Training Camp in Santa Barbara, Week 3


Monday: Rest Day
Tuesday: 5 hours, v-endurance
Wednesday: 3 hours, v-intensity
Thursday: 5 hours, high tempo 4x15x5, starting at hour 3. First two on flat, second two on hills
Friday: Rest Day
Saturday: 5 hours, v-endurance
Sunday: 6 hours, first two hours, v-intensity, last four v-endurance

As I write this, I am almost finished with my third full week of training. Starting on Monday, I will have three glorious days of rest; an attempt to recover from a progressively increasing training load punctuated by only a day of recovery here and there. I have fallen into quite a rhythm here in Santa Barbara, and while my body itself is getting fatigued, I’ve been surprised to find that my legs are actually the most fatigue-resistant of my physical and mental capacities. For example, after three weeks of high-volume training, I find it quite easy to hop on the bike each day and pedal for another five or six hours. In contrast, writing a journal entry, or composing a professionally worded e-mail is getting more and more difficult. It’s as if my body is adapting to do one thing exceptionally well, and as a result, cutting off support to its various other responsibilities. Then again, perhaps you shouldn’t trust these musings; after all, my critical thinking skills have taken a serious hit!

One area that may have suffered a profound blow is my capacity to make responsible decisions. For example, on Saturday, February 19th, I headed out for a nice five hour ride. The forecast was for a rainy day, but the rain seemed to have abated, and the roads were even a little dry. I stuffed a raincoat in my pocket (the one good decision that I made all day) and headed out with my friend Neil. Our plan was to ride west to Goleta, and then swing back towards Santa Barbara along the foothills to head up Gibraltar Road, the long climb up to the top of the ridge that towers over the town. We would then ride across the ridge and down San Marcos Pass, the old route used for stagecoaches at the turn of the 20th century. Well, almost as soon as we started the long climb, it began to rain. It was chilly, but the effort of the climb helped to keep me comfortably warm. Neil sped up the road to do a higher intensity interval, while I slogged my way up alone. About halfway up the mountain, the rain turned to a light snow. It was a pleasant site, and I was comforted to see that it wasn’t sticking to the road in front of me. By the time we’d reached the top, the snow was coming down hard and fast. I couldn’t believe my eyes. I had traveled across the country to escape the New England winter, and the snow had followed me all the way to California! Neil advised that we turn around and descend out of the snow rather than cross the ridge. I reluctantly conceded (again, my desire to continue the ride evidence of my diminished capacity for making responsible decisions).

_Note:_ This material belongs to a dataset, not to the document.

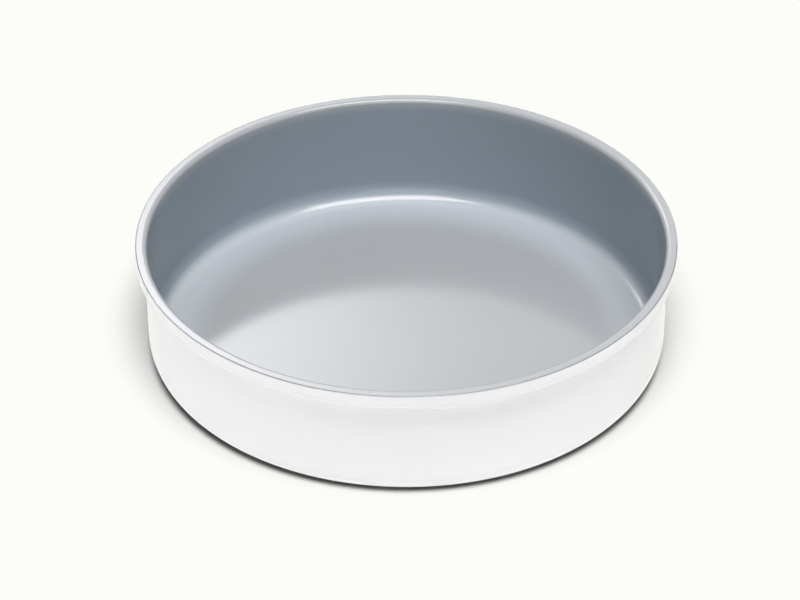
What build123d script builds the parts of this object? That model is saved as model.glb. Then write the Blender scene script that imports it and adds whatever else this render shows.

As soon as we began our descent, I was cold. The wind and snow whipped against my exposed face and hands, and I could barely see the road coming up in front of me. I rode the brakes hard for the entire winding descent, taking a few millimeters off the pads and doing God-knows-what kind of damage to my rims. After a few minutes, my hands were freezing, my feet were entirely soaked, and my teeth were chattering uncontrollably. Every time I’d see a tree overhanging the road, I’d grind to a halt, and get off to run in place, do some squats, and swing my hands back and forth in an effort to regain some measure of circulation. By the time we escaped the snow, the rain had picked up and was soaking us the rest of the way through. Once we reached the bottom, my arms were shaking violently and my legs felt like two frozen blocks of ice. While I have ridden in far colder temperatures, I have never been so woefully underdressed on such a long descent. Being completely chilled to the core was a novel sensation. We ducked into a coffee-shop a few miles from home and stammered out our orders to the puzzled looking barista. After a hot chocolate, two cups of scalding hot water and a hot croissant, we were still both shaking and shivering. We decided to call it a day and head home. Only after about fifteen minutes in a hot shower did I finally regain some measure of warmth.

So, pride bruised and lesson learned. Even in sunny California, the weather can take a turn for the worst. It never hurts to bring along an extra pair of gloves. Most importantly, when it’s 48 degrees and rainy at sea level, you can expect a lot worse at 4,000 feet!